## What you should do
Output every line below without omitting or altering anything.

[Data entries]

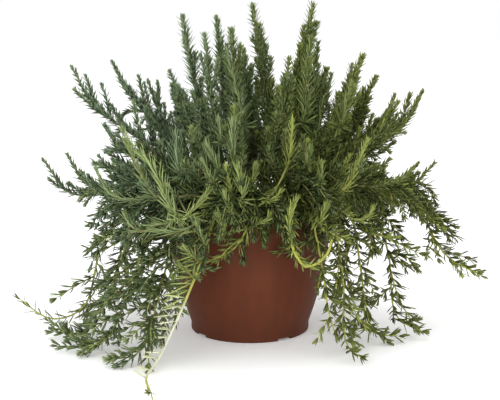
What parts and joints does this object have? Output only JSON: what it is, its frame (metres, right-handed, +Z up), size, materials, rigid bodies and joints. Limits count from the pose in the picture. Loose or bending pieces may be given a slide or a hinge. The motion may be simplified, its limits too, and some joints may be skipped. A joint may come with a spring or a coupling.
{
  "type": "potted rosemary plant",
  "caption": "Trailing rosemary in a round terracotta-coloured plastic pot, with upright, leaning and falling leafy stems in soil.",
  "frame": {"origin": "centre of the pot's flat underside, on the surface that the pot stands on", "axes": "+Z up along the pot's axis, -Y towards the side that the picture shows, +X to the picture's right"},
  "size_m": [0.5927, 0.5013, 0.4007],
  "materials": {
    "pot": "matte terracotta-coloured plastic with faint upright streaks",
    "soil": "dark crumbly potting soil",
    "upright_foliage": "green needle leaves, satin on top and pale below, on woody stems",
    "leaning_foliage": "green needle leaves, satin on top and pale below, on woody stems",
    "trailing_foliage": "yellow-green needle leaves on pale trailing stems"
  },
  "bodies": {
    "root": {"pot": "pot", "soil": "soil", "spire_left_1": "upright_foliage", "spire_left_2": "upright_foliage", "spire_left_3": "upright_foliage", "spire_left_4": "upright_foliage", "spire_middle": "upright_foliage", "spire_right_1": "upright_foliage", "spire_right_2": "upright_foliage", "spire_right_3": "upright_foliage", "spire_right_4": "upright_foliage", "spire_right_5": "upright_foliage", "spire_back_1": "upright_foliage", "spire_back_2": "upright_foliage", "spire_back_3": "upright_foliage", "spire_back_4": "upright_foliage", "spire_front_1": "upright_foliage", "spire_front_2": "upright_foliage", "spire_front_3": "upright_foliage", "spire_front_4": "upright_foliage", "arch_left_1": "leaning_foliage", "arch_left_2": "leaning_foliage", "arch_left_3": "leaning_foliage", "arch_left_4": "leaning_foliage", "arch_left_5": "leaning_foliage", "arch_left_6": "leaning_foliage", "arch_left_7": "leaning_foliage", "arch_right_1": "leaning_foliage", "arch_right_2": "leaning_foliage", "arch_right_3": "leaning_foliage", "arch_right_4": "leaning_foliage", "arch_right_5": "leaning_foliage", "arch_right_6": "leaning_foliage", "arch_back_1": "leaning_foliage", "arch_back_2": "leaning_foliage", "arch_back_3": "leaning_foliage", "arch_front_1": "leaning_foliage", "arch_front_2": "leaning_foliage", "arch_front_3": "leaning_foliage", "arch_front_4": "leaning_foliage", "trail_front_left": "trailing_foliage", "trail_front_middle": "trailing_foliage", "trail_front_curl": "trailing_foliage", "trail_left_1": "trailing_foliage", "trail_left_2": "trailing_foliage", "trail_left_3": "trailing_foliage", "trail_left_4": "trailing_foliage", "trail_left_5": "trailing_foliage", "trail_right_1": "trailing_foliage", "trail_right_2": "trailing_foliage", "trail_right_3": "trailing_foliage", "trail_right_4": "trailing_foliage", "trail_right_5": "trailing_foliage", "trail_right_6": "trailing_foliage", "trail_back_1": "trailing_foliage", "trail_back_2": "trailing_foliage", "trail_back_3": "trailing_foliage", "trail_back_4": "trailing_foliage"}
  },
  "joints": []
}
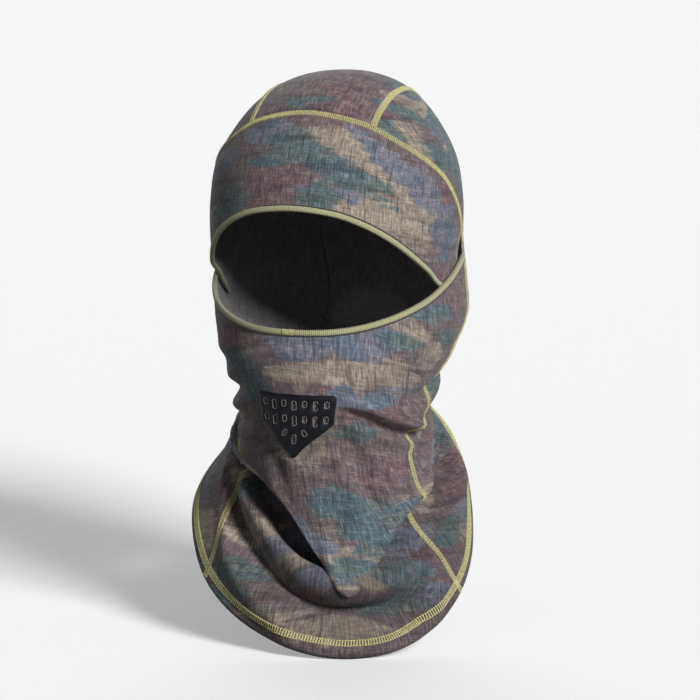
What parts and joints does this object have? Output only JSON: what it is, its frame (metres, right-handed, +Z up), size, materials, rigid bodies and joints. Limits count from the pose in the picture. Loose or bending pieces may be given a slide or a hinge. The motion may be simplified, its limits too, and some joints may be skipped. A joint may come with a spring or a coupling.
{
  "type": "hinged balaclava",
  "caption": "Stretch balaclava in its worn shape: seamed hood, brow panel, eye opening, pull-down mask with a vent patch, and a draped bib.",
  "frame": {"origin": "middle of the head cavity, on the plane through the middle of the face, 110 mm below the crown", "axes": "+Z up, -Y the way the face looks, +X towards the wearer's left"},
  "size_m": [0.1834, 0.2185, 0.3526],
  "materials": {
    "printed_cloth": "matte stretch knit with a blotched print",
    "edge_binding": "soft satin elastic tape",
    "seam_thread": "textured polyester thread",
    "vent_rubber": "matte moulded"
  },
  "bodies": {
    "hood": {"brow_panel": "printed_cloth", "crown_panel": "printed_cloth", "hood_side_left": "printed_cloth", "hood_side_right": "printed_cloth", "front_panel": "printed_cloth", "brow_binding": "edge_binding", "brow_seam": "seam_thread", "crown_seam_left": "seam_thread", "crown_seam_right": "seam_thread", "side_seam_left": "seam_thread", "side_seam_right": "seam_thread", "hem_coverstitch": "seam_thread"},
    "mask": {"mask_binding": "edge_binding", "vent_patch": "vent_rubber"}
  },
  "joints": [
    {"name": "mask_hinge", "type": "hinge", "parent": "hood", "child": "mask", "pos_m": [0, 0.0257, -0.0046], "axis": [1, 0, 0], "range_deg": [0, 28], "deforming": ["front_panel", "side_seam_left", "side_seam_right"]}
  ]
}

## Written reply
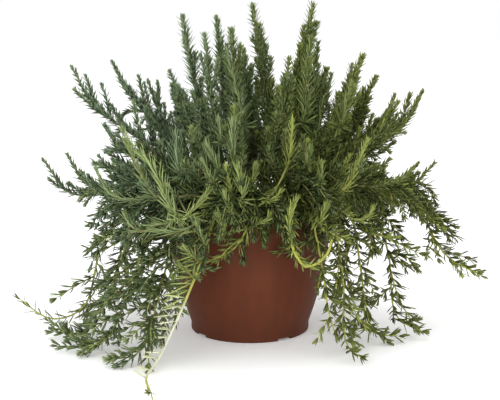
What parts and joints does this object have? Output only JSON: what it is, its frame (metres, right-handed, +Z up), size, materials, rigid bodies and joints. Limits count from the pose in the picture. Loose or bending pieces may be given a slide or a hinge. The motion may be simplified, its limits too, and some joints may be skipped. A joint may come with a spring or a coupling.
{
  "type": "potted rosemary plant",
  "caption": "Trailing rosemary in a round terracotta-coloured plastic pot, with upright, leaning and falling leafy stems in soil.",
  "frame": {"origin": "centre of the pot's flat underside, on the surface that the pot stands on", "axes": "+Z up along the pot's axis, -Y towards the side that the picture shows, +X to the picture's right"},
  "size_m": [0.5927, 0.5013, 0.4007],
  "materials": {
    "pot": "matte terracotta-coloured plastic with faint upright streaks",
    "soil": "dark crumbly potting soil",
    "upright_foliage": "green needle leaves, satin on top and pale below, on woody stems",
    "leaning_foliage": "green needle leaves, satin on top and pale below, on woody stems",
    "trailing_foliage": "yellow-green needle leaves on pale trailing stems"
  },
  "bodies": {
    "root": {"pot": "pot", "soil": "soil", "spire_left_1": "upright_foliage", "spire_left_2": "upright_foliage", "spire_left_3": "upright_foliage", "spire_left_4": "upright_foliage", "spire_middle": "upright_foliage", "spire_right_1": "upright_foliage", "spire_right_2": "upright_foliage", "spire_right_3": "upright_foliage", "spire_right_4": "upright_foliage", "spire_right_5": "upright_foliage", "spire_back_1": "upright_foliage", "spire_back_2": "upright_foliage", "spire_back_3": "upright_foliage", "spire_back_4": "upright_foliage", "spire_front_1": "upright_foliage", "spire_front_2": "upright_foliage", "spire_front_3": "upright_foliage", "spire_front_4": "upright_foliage", "arch_left_1": "leaning_foliage", "arch_left_2": "leaning_foliage", "arch_left_3": "leaning_foliage", "arch_left_4": "leaning_foliage", "arch_left_5": "leaning_foliage", "arch_left_6": "leaning_foliage", "arch_left_7": "leaning_foliage", "arch_right_1": "leaning_foliage", "arch_right_2": "leaning_foliage", "arch_right_3": "leaning_foliage", "arch_right_4": "leaning_foliage", "arch_right_5": "leaning_foliage", "arch_right_6": "leaning_foliage", "arch_back_1": "leaning_foliage", "arch_back_2": "leaning_foliage", "arch_back_3": "leaning_foliage", "arch_front_1": "leaning_foliage", "arch_front_2": "leaning_foliage", "arch_front_3": "leaning_foliage", "arch_front_4": "leaning_foliage", "trail_front_left": "trailing_foliage", "trail_front_middle": "trailing_foliage", "trail_front_curl": "trailing_foliage", "trail_left_1": "trailing_foliage", "trail_left_2": "trailing_foliage", "trail_left_3": "trailing_foliage", "trail_left_4": "trailing_foliage", "trail_left_5": "trailing_foliage", "trail_right_1": "trailing_foliage", "trail_right_2": "trailing_foliage", "trail_right_3": "trailing_foliage", "trail_right_4": "trailing_foliage", "trail_right_5": "trailing_foliage", "trail_right_6": "trailing_foliage", "trail_back_1": "trailing_foliage", "trail_back_2": "trailing_foliage", "trail_back_3": "trailing_foliage", "trail_back_4": "trailing_foliage"}
  },
  "joints": []
}
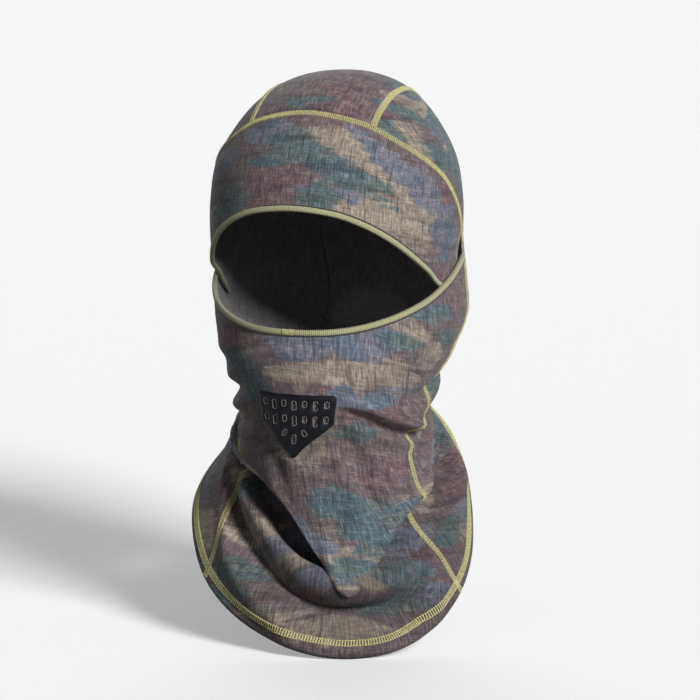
What parts and joints does this object have? Output only JSON: what it is, its frame (metres, right-handed, +Z up), size, materials, rigid bodies and joints. Limits count from the pose in the picture. Loose or bending pieces may be given a slide or a hinge. The motion may be simplified, its limits too, and some joints may be skipped. A joint may come with a spring or a coupling.
{
  "type": "hinged balaclava",
  "caption": "Stretch balaclava in its worn shape: seamed hood, brow panel, eye opening, pull-down mask with a vent patch, and a draped bib.",
  "frame": {"origin": "middle of the head cavity, on the plane through the middle of the face, 110 mm below the crown", "axes": "+Z up, -Y the way the face looks, +X towards the wearer's left"},
  "size_m": [0.1834, 0.2185, 0.3526],
  "materials": {
    "printed_cloth": "matte stretch knit with a blotched print",
    "edge_binding": "soft satin elastic tape",
    "seam_thread": "textured polyester thread",
    "vent_rubber": "matte moulded"
  },
  "bodies": {
    "hood": {"brow_panel": "printed_cloth", "crown_panel": "printed_cloth", "hood_side_left": "printed_cloth", "hood_side_right": "printed_cloth", "front_panel": "printed_cloth", "brow_binding": "edge_binding", "brow_seam": "seam_thread", "crown_seam_left": "seam_thread", "crown_seam_right": "seam_thread", "side_seam_left": "seam_thread", "side_seam_right": "seam_thread", "hem_coverstitch": "seam_thread"},
    "mask": {"mask_binding": "edge_binding", "vent_patch": "vent_rubber"}
  },
  "joints": [
    {"name": "mask_hinge", "type": "hinge", "parent": "hood", "child": "mask", "pos_m": [0, 0.0257, -0.0046], "axis": [1, 0, 0], "range_deg": [0, 28], "deforming": ["front_panel", "side_seam_left", "side_seam_right"]}
  ]
}